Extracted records
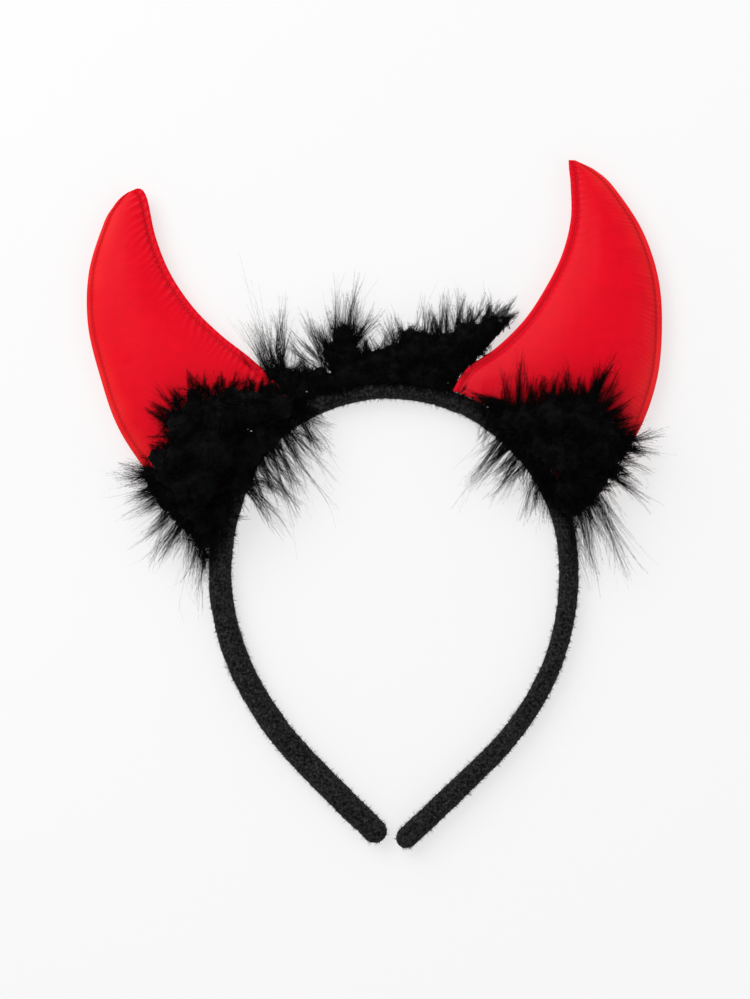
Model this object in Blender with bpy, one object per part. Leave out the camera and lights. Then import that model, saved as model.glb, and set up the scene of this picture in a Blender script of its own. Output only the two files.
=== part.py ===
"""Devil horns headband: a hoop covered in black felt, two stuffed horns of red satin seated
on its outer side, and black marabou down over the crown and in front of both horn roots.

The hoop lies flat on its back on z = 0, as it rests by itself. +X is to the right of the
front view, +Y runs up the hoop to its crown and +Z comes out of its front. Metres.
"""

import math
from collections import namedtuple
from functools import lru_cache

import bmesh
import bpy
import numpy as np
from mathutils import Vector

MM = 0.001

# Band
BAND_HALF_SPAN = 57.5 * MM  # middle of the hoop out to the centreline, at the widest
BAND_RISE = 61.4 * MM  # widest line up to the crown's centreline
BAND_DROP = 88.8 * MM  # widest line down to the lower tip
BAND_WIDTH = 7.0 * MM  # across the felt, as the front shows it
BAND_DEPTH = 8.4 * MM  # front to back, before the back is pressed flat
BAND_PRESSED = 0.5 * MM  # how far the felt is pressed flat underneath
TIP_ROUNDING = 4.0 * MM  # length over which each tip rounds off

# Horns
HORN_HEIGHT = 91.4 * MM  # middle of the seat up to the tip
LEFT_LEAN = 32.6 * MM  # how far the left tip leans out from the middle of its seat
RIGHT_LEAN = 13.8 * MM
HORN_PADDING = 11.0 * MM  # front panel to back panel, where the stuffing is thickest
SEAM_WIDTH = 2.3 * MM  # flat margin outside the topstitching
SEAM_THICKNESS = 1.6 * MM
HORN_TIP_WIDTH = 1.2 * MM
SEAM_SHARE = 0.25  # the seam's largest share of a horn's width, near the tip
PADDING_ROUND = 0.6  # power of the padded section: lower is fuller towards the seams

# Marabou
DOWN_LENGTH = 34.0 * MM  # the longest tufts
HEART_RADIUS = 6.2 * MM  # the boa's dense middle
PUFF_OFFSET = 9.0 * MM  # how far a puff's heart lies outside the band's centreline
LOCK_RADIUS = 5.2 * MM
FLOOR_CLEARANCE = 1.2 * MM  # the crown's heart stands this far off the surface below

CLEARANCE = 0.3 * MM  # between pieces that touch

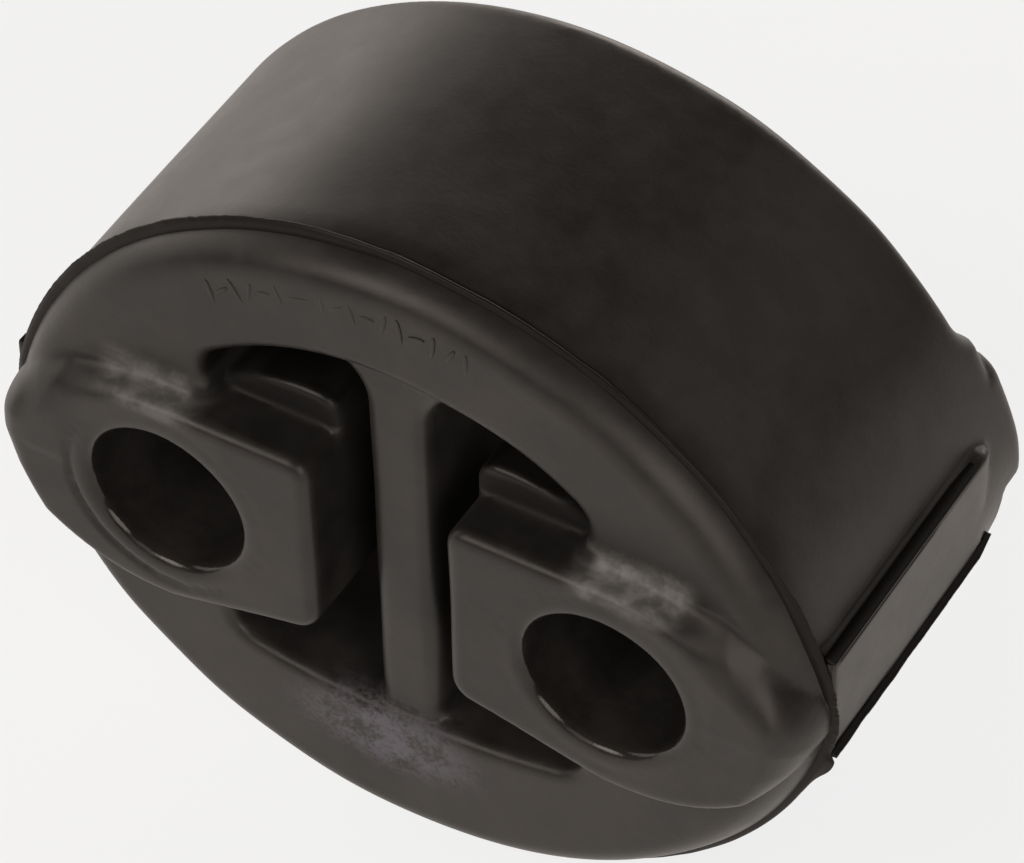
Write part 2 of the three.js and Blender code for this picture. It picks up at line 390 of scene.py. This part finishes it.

* Task to complete: Copy out each line of the data containing the string "import".

* Response below:
Model this object in Blender with bpy, one object per part. Leave out the camera and lights. Then import that model, saved as model.glb, and set up the scene of this picture in a Blender script of its own. Output only the two files.
import math
from collections import namedtuple
from functools import lru_cache
import bmesh
import bpy
import numpy as np
from mathutils import Vector